Wazuh: https://stasis.dev/siem-deploying-wazuh-5e7f1126eaf

DFIR Iris: https://docs.dfir-iris.org/getting_started/

Integration Files: https://github.com/chadhardcastle/Wazuh-IRIS-integration

Installation

  1. Deploy the integration script to your Wazuh server. This is the script that Wazuh calls upon to send events/alerts to DFIR Iris. In my modified version the Wazuh alert titles map to the Iris alert title field. Another change I made was creating a function to pull the “message” field from the JSON and send it to the Iris Alert description field. I have also included the Agent information as seen in the examples at the bottom of this article.
git clone https://github.com/chadhardcastle/Wazuh-IRIS-integration.git
cd Wazuh-IRIS-integration/
cp custom-iris.py /var/ossec/integrations/custom-iris.py
chmod 750 /var/ossec/integrations/custom-iris.py
chown root:wazuh /var/ossec/integrations/custom-iris.py

2. Grab your DFIR IRIS API key

You can find your DFIR IRIS API key in the webconsole by selecting your profile->My settings

3. Add the integration block to your Wazuh config file found at /var/ossec/etc/ossec.conf

<!--
... Rest of config
-->

<!-- IRIS integration -->
<integration>
<name>custom-iris.py</name>
<hook_url>http://IRIS-BASE-URL:8000/alerts/add</hook_url>
<level>7</level>
<api_key>APIKEY</api_key>
<alert_format>json</alert_format>
</integration>

</ossec_config>

If you put your integrations at the end of your ossec.conf file like I do, it should look something like this:

4. Once you have completed the above, restart the wazuh-manager service

systemctl restart wazuh-manager

You should now start seeing alerts flowing into DFIR IRIS

Example Alerts

Windows Defender Mimikatz detection as seen in DFIR IRIS
Docker Error Message alert as seen in DFIR IRIS

Troubleshooting

Depending on how you deployed your infrastructure you may run into issues connecting Wazuh to Iris.

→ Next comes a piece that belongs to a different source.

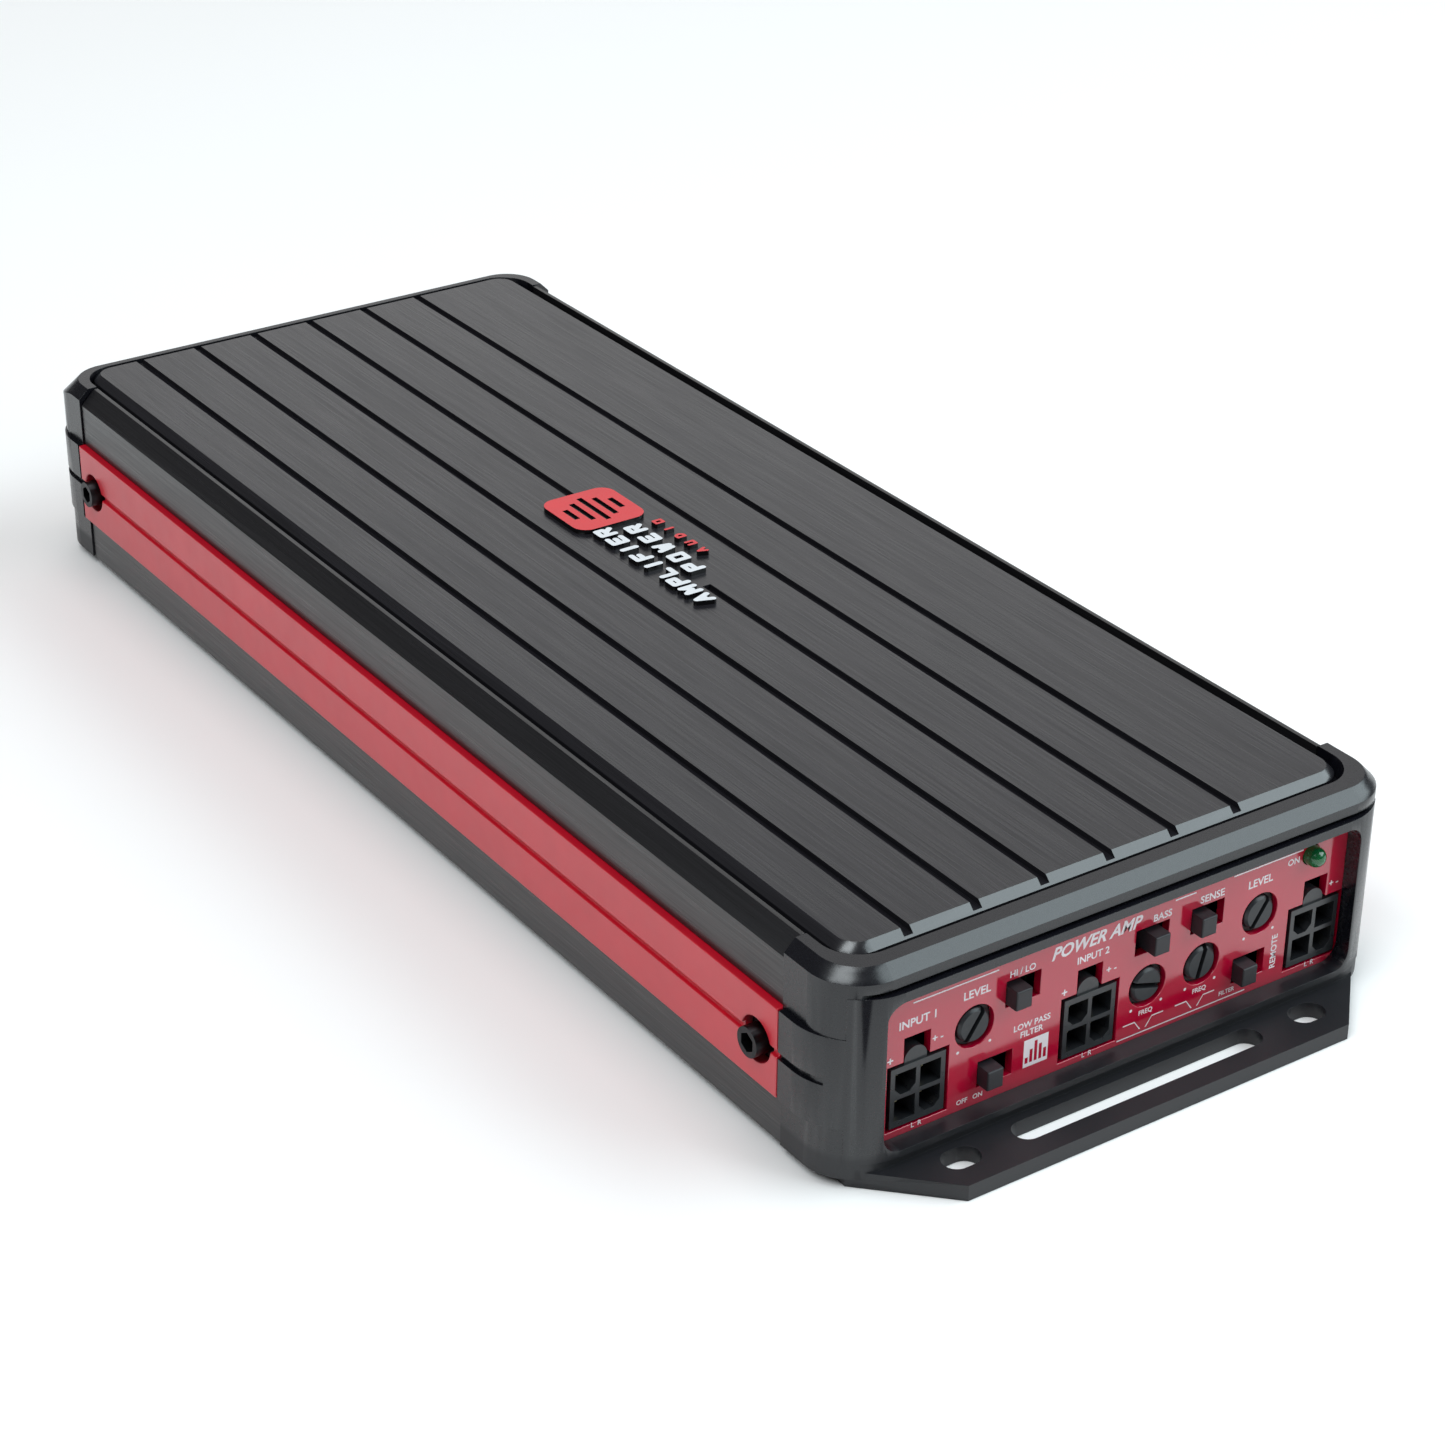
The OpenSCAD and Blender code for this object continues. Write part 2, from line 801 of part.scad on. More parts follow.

If you are not seeing alerts in Iris you may be experiencing any of the following issues:

  • Alert level in ossec.config integration settings set high and no new events of that level have been triggered. Its likely you have not received a new event meeting the requirements you set, or there is a connection issue with your integration. Check the ossec.log log file for any signs of integration errors.
  • “Connection Refused” errors found in your integration.log and/or ossec.log files. This can signify either a firewall issue on the servers hosting Wazuh and/or Iris, or a configuration issue with the docker-compose.yaml file for Iris. I had the latter issue. My Iris WebApp container had the port section set to -” 0.0.0.0:8000:8000". While I could still access the server via the web from my internal infrastructure, I was unable to send API calls. I fixed this by modifying the IP to the local IP of the server I was running the containers on.

Conclusion

I hope you enjoyed this guide as much as I did writing it. One thing that wasn’t detailed in the guide was to ensure you have backups setup. There are plenty of great open source security tools and many more people championing them.